正露丸の製造販売元である大幸薬品(大阪府、柴田高社長)は2014年、アニサキスの活動を抑える効果があるとし、正露丸の主成分・木クレオソートの活用に関する特許を取得した。大きな波紋を呼んだ昨年のアニサキス騒動。水産業界内では「騒ぎすぎ」との声が大半を占める中、「正露丸をのめば大丈夫」と言う業界関係者もいる。
木クレオソートはアニサキス症用薬剤としては「医薬品、医療機器等の品質、有効性及び安全性の確保等に関する法律」(薬機法)で認められていないため、用途として表向きにはうたえない。ただ活用に関する特許は取得している。

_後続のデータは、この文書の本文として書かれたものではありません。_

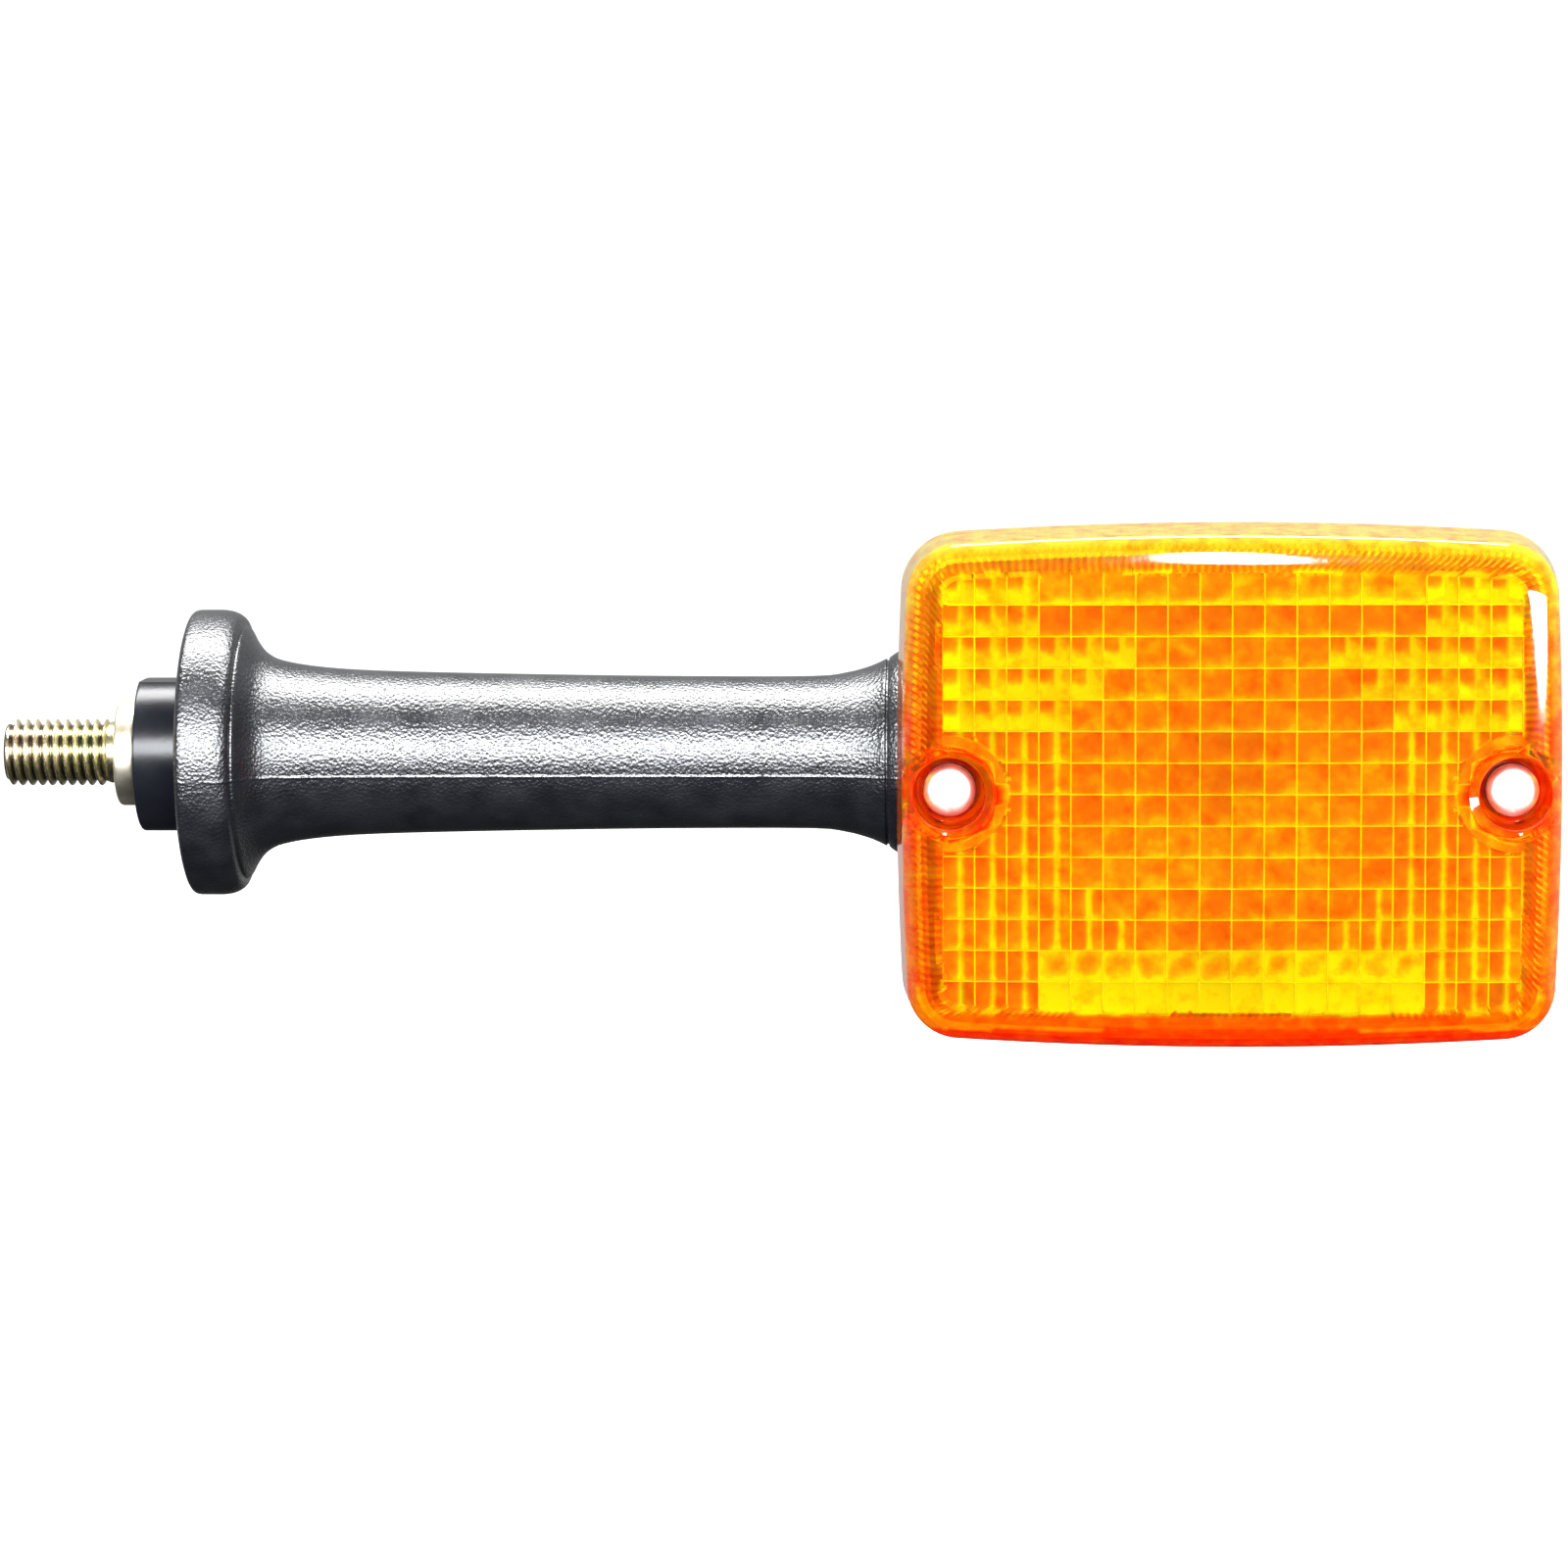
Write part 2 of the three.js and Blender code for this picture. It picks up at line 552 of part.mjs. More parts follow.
function makeGlassMount() {
  const end = GLASS.neckEnd;
  return inLamp(turned([
    [0, end - 14], [1.6, end - 13.6], [2, end - 11], [2.6, end - 4], [4.6, end], [0, end],
  ], 16));
}

function makeSupport(side) {
  const { y, span, wire } = FILAMENT;
  const foot = GLASS.neckEnd - 14 - GAP - wire;
  const points = [[side * 1.1, foot, 0], [side * 1.6, foot - 3, 0], [side * 2.8, foot - 8, 0],
    [side * span, y + 0.9, 0]];
  return inLamp(tubeAlong(points, wire, 6, 6));
}

function makeFilament() {
  const { y, span, radius } = FILAMENT;
  return inLamp(tubeAlong([[-span, y, 0], [-span / 2, y - 1, 0], [0, y - 1.3, 0], [span / 2, y - 1, 0],
    [span, y, 0]], radius, 8, 6));
}

// ---- the assembly ----
const FINISHES = {
  zinc_gold: { color: 0xc9a24a, roughness: 0.32, metalness: 1 },
  bright_steel: { color: 0xc8ccd0, roughness: 0.25, metalness: 1 },
  brass: { color: 0xc79a4b, roughness: 0.3, metalness: 1 },
  black_rubber: { color: 0x16171a, roughness: 0.55, metalness: 0 },
  black_plastic: { color: 0x0d0f14, roughness: 0.25, metalness: 0 },
  amber: { color: 0xf57a00, roughness: 0.08, metalness: 0 },
  mirror: { color: 0xe2e4e6, roughness: 0.08, metalness: 1 },
  glass: { color: 0xeef2f2, roughness: 0.02, metalness: 0 },
  phenolic: { color: 0x6b3a1e, roughness: 0.6, metalness: 0 },
  red_sleeve: { color: 0xa1221b, roughness: 0.5, metalness: 0 },
  green_sleeve: { color: 0x2d5a34, roughness: 0.5, metalness: 0 },
  tungsten: { color: 0x55585c, roughness: 0.45, metalness: 1 },
};

const lamp = new THREE.Group();

function add(name, geometry, finish) {
  const mesh = new THREE.Mesh(geometry, new THREE.MeshStandardMaterial(FINISHES[finish]));
  mesh.name = name;
  lamp.add(mesh);
}

add("mounting_stud", makeStud(), "zinc_gold");
add("stud_collar", makeCollar(), "zinc_gold");
add("key_boss", makeBoss(), "black_plastic");
add("flange_plate", alongStem(ring(BOSS.hole, PLATE.radius, PLATE.back, PLATE.front)), "bright_steel");
add("lead_grommet", makeGrommet(), "black_rubber");
add("rubber_stem", makeStem(), "black_rubber");
add("stem_insert", makeInsert(), "bright_steel");
add("stem_washer", alongStem(ring(BOSS.hole, STEM_WASHER.radius, STEM_WASHER.back, STEM_WASHER.front)),
  "bright_steel");
add("stem_nut", makeStemNut(), "bright_steel");
add("live_lead", makeHotLead(), "red_sleeve");
add("ground_lead", makeGroundLead(), "green_sleeve");

add("housing", makeHousing(), "black_plastic");
add("lens_gasket", makeGasket(), "black_rubber");
add("reflector", makeReflector(), "mirror");
add("lens", makeLens(), "amber");

add("socket_shell", makeSocketShell(), "bright_steel");
add("socket_bracket", makeBracket(), "bright_steel");
add("ground_tab", makeGroundTab(), "brass");
add("contact_disc", inLamp(ring(1.5, CONTACT.disc, CONTACT.discFront, CONTACT.discBack)), "phenolic");
add("contact_tip", makeContactTip(), "brass");
add("contact_spring", makeSpring(), "bright_steel");

for (const [label, side] of [["left", -1], ["right", 1]]) {
  const seal = ring(SEAL.inner, SEAL.outer, SEAL.front, SEAL.back, 24);
  add(`lens_screw_${label}`, makeLensScrew(side), "bright_steel");
  add(`screw_seal_${label}`, inLamp(seal, side * WELL.x), "black_rubber");
  add(`bracket_screw_${label}`, makeBracketScrew(side), "bright_steel");
  add(`filament_support_${label}`, makeSupport(side), "tungsten");
}

add("bulb_base", makeBulbBase(), "brass");
add("bulb_insulator", inLamp(disc(6.2, BULB.baseBack - 2, BULB.baseBack, 24)), "phenolic");
add("bulb_contact", makeBulbContact(), "tungsten");
add("bulb_pin_upper", makeBulbPin(1), "brass");
add("bulb_pin_lower", makeBulbPin(-1), "brass");
add("bulb_glass", makeGlass(), "glass");
add("glass_mount", makeGlassMount(), "glass");
add("filament", makeFilament(), "tungsten");

export default lamp;
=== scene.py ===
"""Looks of a motorcycle turn signal indicator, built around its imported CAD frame."""

import math

import bpy
import bmesh
import numpy as np
from mathutils import Euler, Matrix, Vector
from mathutils.geometry import delaunay_2d_cdt
from mathutils.kdtree import KDTree


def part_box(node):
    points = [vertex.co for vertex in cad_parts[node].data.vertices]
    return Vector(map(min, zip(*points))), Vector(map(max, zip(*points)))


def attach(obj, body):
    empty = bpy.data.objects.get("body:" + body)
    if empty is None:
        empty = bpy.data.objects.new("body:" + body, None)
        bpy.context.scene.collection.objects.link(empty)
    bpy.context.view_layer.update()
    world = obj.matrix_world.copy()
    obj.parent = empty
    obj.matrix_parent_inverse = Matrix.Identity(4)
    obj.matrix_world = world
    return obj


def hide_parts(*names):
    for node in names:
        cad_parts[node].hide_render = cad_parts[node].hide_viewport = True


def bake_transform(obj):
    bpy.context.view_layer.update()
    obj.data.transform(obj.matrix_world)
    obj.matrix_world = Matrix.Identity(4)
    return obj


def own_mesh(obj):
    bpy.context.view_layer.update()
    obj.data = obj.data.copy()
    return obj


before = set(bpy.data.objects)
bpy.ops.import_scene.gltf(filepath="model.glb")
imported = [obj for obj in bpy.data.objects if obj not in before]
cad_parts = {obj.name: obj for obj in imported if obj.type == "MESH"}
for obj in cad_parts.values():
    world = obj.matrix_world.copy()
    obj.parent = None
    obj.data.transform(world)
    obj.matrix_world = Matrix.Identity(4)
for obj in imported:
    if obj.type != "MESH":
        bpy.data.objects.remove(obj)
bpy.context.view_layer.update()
scene = bpy.context.scene

# ---- driving dimensions, in millimetres, taken from the frame where it has them ----
MM = 0.001


def extent(node):
    low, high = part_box(node)
    return Vector(low) / MM, Vector(high) / MM


LENS_LOW, LENS_HIGH = extent("lens")
LAMP_X = (LENS_LOW.x + LENS_HIGH.x) / 2
LAMP_Z = (LENS_LOW.z + LENS_HIGH.z) / 2
HALF_WIDTH = (LENS_HIGH.x - LENS_LOW.x) / 2
HALF_HEIGHT = (LENS_HIGH.z - LENS_LOW.z) / 2
CORNER = 8.8
BOW_SIDE = 0.67
BOW_TOP = 1.2
LENS_FRONT = LENS_LOW.y
LENS_RIM = LENS_HIGH.y
LENS_WALL = 2.2
LENS_DRAFT = 1.0
LENS_EDGE = 5.0
LENS_CROWN = 1.6

CELL_WIDTH = 4.6
CELL_HEIGHT = 4.52
COLUMNS = 18
# Plain cells each side of the middle, row by row from the top; the cells beyond them are prisms.
PLAIN_REACH = [6, 6, 3, 4, 5, 5, 5, 5, 5, 5, 4, 3, 6, 6]
ROWS = len(PLAIN_REACH)
CREST = 0.12  # how far right of a prism's middle its ridge runs, in half cells
WELL_X = 40.5
WELL_BORE = 5.2
WELL_WALL = 6.6
WELL_FLOOR = -25.2
WELL_BACK = -23.6
WELL_HOLE = 2.4
WELL_RING = 8.4

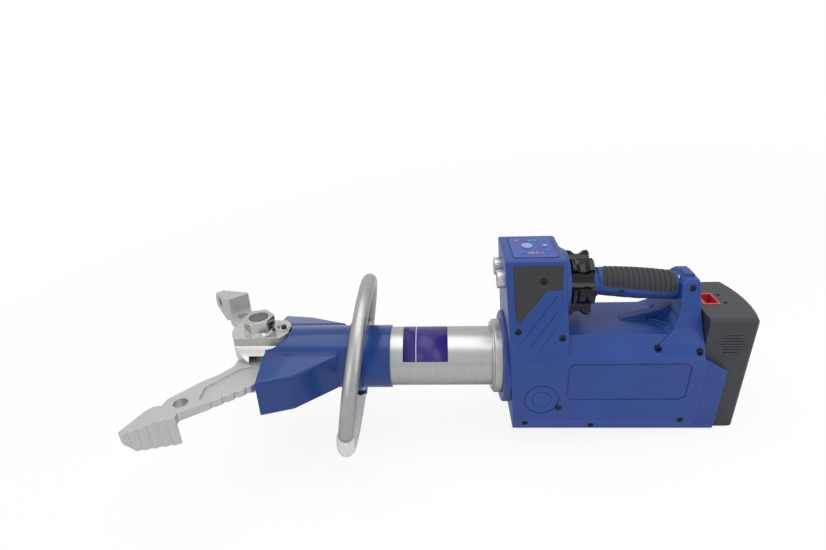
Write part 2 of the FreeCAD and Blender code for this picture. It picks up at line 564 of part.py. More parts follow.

木クレオソートは、ブナやマツなどの原木から得た木タールを精製した液体。腸内細菌のバランスに影響を及ぼすことなく、腸の調子を整えることができる。同社は木クレオソートについて、アニサキス症の予防・症状改善のための薬剤としての活用に関する特許(特許第5614801号)を取得している。
特許には、木クレオソートを用いたアニサキス症回復例を明示。関本貢嗣氏ら「木クレオソート含有医薬品(正露丸)が効果を示したアニサキス症の2症例」(”ドイツ医学誌Hepato-Gastroenterology vol.58“に掲載)によると、アニサキス症が疑われた患者が服用すると、鋭い腹痛は1~2分で消失した。患者から動きがないアニサキス幼虫が見つかり、アニサキス症と診断。処方箋なく回復した。
木クレオソートには、食事中または食後の服用で、症状が軽減されたり、起こさなかったりと、アニサキス症の発症予防を期待する報告もある。
胃アニサキス症などを発症して内視鏡摘出が必要になった場合に木クレオソートを含む正露丸を服用すると、アニサキスの動きが鈍くなって痛みが和らぐ他、摘出が容易になる。
正露丸の薬機法上の効能は、軟便、下痢、食あたり、水あたり、吐き下し、くだり腹、消化不良による下痢、むし歯痛。同社は、用法用量通りの服用、様子を見て医療機関での受診を勧める。